**TASK:** Repeat exactly, please, the lines that begin at the start of the listing and end at the line holding "grid, PLACKET_WALL, material)".

┄┄┄┄┄┄┄┄┄┄

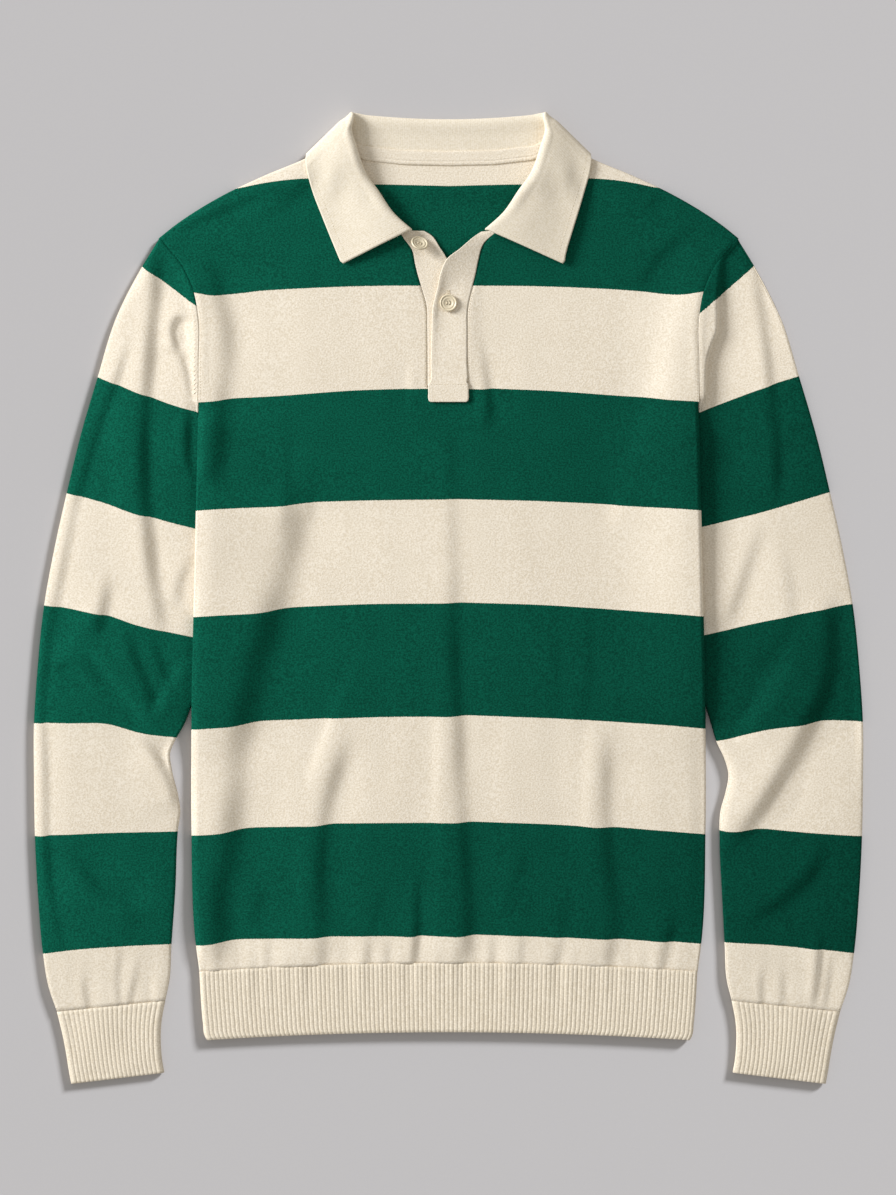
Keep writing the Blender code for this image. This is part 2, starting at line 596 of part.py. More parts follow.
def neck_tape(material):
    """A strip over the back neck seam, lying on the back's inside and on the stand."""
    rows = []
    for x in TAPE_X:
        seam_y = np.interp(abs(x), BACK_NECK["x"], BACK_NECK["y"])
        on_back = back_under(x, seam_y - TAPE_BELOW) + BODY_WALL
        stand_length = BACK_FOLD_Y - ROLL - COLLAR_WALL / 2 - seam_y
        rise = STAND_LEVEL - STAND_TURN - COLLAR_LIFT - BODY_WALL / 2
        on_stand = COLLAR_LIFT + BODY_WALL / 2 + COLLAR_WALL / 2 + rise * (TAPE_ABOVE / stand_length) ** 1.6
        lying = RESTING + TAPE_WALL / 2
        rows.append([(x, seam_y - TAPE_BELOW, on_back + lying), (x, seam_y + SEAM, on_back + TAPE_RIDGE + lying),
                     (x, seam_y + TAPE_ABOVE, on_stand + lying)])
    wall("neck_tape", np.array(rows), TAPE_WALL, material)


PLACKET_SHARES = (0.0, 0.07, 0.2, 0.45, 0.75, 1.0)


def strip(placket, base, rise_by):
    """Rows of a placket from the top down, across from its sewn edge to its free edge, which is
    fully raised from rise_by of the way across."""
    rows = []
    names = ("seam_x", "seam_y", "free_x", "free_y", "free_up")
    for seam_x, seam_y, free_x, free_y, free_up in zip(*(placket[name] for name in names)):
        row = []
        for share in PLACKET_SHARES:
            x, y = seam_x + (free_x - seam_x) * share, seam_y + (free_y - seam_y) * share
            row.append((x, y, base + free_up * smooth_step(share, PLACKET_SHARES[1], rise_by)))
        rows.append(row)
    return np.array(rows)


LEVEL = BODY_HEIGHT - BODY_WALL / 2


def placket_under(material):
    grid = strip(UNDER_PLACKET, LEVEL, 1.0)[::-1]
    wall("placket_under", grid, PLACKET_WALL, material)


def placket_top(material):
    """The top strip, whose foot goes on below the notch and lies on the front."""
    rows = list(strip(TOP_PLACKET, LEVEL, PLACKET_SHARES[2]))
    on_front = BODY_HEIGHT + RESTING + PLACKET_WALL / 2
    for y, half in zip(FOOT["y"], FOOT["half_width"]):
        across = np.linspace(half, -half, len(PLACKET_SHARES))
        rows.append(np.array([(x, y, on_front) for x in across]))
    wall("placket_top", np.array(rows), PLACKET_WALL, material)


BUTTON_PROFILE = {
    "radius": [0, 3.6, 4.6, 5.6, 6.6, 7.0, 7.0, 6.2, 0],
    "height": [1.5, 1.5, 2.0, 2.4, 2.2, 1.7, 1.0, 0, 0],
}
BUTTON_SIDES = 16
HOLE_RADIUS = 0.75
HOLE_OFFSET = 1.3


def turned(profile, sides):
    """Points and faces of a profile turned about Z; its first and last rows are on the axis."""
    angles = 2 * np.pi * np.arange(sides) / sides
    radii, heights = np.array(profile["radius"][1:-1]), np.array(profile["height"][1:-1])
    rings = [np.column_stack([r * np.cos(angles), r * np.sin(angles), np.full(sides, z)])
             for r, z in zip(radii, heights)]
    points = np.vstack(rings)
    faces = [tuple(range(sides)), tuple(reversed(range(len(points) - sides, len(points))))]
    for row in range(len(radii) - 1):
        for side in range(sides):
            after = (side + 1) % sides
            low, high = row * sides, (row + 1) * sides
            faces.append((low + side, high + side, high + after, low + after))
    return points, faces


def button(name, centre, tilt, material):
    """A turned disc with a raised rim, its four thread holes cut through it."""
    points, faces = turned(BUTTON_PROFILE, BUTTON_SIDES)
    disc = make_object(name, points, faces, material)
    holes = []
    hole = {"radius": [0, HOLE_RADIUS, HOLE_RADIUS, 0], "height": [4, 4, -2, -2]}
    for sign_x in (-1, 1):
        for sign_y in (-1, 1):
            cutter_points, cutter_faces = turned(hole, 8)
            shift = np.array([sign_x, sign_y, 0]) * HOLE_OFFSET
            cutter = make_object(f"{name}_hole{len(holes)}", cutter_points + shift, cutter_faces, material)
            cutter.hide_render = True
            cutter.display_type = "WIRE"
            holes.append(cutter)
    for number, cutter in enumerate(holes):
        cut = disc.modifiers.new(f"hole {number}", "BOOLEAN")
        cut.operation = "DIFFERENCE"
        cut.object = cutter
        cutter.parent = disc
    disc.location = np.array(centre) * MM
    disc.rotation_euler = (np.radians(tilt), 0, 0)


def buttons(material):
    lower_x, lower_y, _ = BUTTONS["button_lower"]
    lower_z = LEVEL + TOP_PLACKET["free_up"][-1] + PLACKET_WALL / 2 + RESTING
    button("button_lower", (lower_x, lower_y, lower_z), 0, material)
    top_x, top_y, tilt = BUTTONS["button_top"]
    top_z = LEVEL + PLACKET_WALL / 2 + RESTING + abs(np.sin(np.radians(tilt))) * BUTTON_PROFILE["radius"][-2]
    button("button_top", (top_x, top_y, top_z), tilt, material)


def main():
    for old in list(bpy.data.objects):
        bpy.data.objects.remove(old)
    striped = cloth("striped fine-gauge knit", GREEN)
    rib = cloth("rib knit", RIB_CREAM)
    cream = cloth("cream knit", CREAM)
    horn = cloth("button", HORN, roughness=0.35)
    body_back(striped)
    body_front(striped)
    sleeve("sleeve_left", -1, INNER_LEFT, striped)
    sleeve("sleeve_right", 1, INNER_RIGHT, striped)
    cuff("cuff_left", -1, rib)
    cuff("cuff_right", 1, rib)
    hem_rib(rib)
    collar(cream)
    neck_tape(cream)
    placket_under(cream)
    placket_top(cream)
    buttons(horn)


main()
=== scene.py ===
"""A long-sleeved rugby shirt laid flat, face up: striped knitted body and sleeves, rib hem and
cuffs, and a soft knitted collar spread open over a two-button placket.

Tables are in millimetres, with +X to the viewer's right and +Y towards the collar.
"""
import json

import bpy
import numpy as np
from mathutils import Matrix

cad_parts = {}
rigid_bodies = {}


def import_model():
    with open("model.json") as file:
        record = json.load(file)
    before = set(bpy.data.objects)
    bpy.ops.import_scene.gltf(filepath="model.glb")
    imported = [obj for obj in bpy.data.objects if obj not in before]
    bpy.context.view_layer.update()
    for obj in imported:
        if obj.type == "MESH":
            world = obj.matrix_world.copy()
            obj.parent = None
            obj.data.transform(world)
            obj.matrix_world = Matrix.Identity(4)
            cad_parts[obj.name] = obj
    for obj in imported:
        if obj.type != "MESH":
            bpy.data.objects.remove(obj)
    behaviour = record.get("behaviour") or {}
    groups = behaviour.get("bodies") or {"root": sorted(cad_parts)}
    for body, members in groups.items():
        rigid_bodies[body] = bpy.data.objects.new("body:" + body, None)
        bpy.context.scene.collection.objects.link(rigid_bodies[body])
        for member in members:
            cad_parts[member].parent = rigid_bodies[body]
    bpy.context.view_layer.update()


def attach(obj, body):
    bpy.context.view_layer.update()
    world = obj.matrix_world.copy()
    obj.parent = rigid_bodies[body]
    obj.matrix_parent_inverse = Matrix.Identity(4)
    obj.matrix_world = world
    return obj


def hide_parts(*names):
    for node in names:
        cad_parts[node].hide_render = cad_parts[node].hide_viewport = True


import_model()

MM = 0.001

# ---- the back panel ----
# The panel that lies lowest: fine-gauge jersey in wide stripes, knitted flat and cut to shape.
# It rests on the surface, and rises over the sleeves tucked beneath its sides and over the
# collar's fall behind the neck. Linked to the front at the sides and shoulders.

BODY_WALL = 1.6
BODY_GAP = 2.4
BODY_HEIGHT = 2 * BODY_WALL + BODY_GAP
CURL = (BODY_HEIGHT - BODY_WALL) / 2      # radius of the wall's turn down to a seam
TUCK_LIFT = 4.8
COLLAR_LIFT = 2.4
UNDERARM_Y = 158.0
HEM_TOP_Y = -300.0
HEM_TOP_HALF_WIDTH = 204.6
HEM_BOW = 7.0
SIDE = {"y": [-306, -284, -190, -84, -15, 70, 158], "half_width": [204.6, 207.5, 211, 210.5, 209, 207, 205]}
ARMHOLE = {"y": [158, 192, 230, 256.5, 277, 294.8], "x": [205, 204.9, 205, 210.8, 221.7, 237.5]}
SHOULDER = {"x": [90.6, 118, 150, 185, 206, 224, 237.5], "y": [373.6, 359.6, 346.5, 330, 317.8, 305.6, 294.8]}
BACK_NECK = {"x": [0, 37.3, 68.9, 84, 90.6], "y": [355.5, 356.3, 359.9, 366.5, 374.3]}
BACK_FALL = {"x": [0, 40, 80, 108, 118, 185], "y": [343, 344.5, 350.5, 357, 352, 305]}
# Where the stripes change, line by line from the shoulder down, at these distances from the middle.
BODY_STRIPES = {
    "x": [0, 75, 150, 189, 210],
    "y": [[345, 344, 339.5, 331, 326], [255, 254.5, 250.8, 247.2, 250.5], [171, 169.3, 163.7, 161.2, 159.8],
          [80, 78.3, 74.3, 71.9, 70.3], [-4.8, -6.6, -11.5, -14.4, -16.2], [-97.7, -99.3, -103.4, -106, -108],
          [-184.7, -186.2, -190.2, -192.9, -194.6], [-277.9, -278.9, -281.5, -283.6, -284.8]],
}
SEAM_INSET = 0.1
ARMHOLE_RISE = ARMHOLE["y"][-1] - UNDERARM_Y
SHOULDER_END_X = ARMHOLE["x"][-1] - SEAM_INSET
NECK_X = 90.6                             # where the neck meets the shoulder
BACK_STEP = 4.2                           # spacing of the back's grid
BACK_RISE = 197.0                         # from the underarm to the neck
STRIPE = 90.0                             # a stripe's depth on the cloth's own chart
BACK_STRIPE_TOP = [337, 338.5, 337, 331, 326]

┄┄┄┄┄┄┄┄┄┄

**ANSWER FOR THE TASK:**
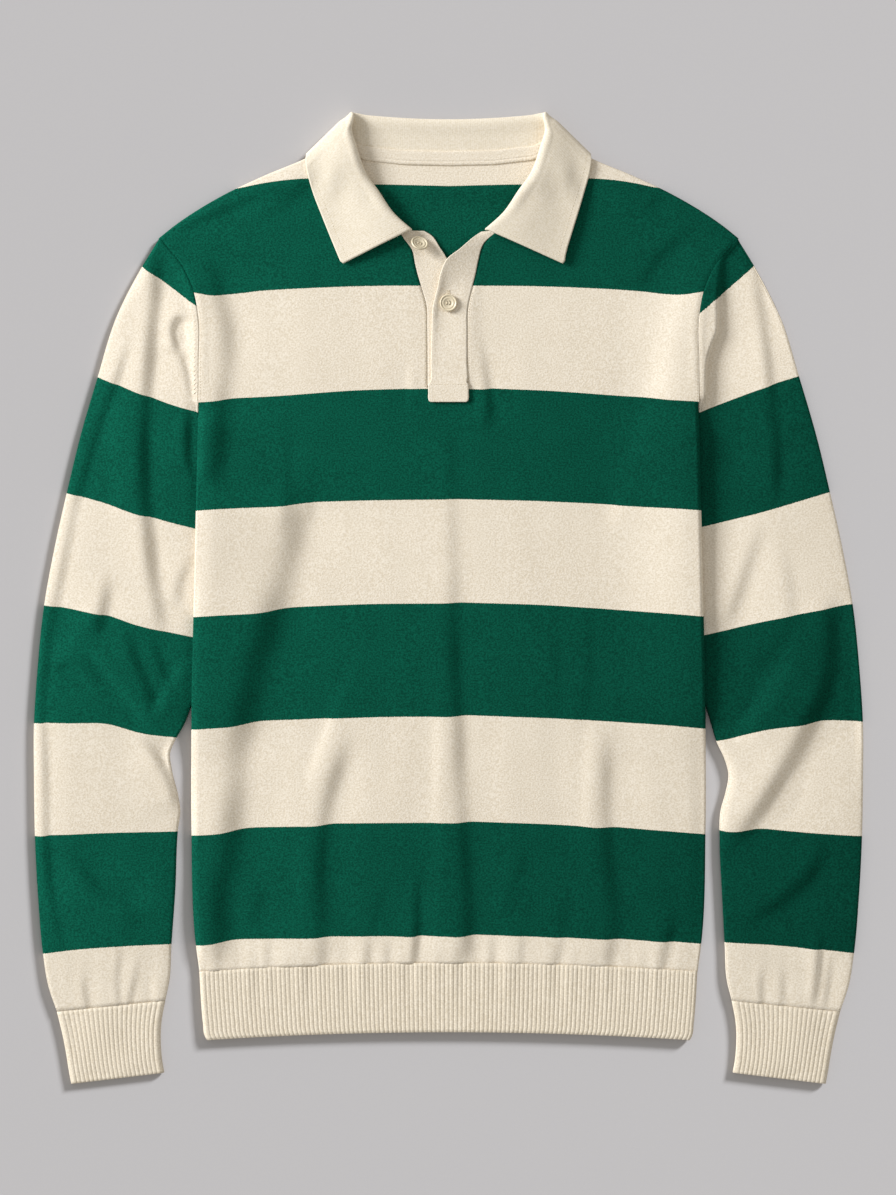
Keep writing the Blender code for this image. This is part 2, starting at line 596 of part.py. More parts follow.
def neck_tape(material):
    """A strip over the back neck seam, lying on the back's inside and on the stand."""
    rows = []
    for x in TAPE_X:
        seam_y = np.interp(abs(x), BACK_NECK["x"], BACK_NECK["y"])
        on_back = back_under(x, seam_y - TAPE_BELOW) + BODY_WALL
        stand_length = BACK_FOLD_Y - ROLL - COLLAR_WALL / 2 - seam_y
        rise = STAND_LEVEL - STAND_TURN - COLLAR_LIFT - BODY_WALL / 2
        on_stand = COLLAR_LIFT + BODY_WALL / 2 + COLLAR_WALL / 2 + rise * (TAPE_ABOVE / stand_length) ** 1.6
        lying = RESTING + TAPE_WALL / 2
        rows.append([(x, seam_y - TAPE_BELOW, on_back + lying), (x, seam_y + SEAM, on_back + TAPE_RIDGE + lying),
                     (x, seam_y + TAPE_ABOVE, on_stand + lying)])
    wall("neck_tape", np.array(rows), TAPE_WALL, material)


PLACKET_SHARES = (0.0, 0.07, 0.2, 0.45, 0.75, 1.0)


def strip(placket, base, rise_by):
    """Rows of a placket from the top down, across from its sewn edge to its free edge, which is
    fully raised from rise_by of the way across."""
    rows = []
    names = ("seam_x", "seam_y", "free_x", "free_y", "free_up")
    for seam_x, seam_y, free_x, free_y, free_up in zip(*(placket[name] for name in names)):
        row = []
        for share in PLACKET_SHARES:
            x, y = seam_x + (free_x - seam_x) * share, seam_y + (free_y - seam_y) * share
            row.append((x, y, base + free_up * smooth_step(share, PLACKET_SHARES[1], rise_by)))
        rows.append(row)
    return np.array(rows)


LEVEL = BODY_HEIGHT - BODY_WALL / 2


def placket_under(material):
    grid = strip(UNDER_PLACKET, LEVEL, 1.0)[::-1]
    wall("placket_under", grid, PLACKET_WALL, material)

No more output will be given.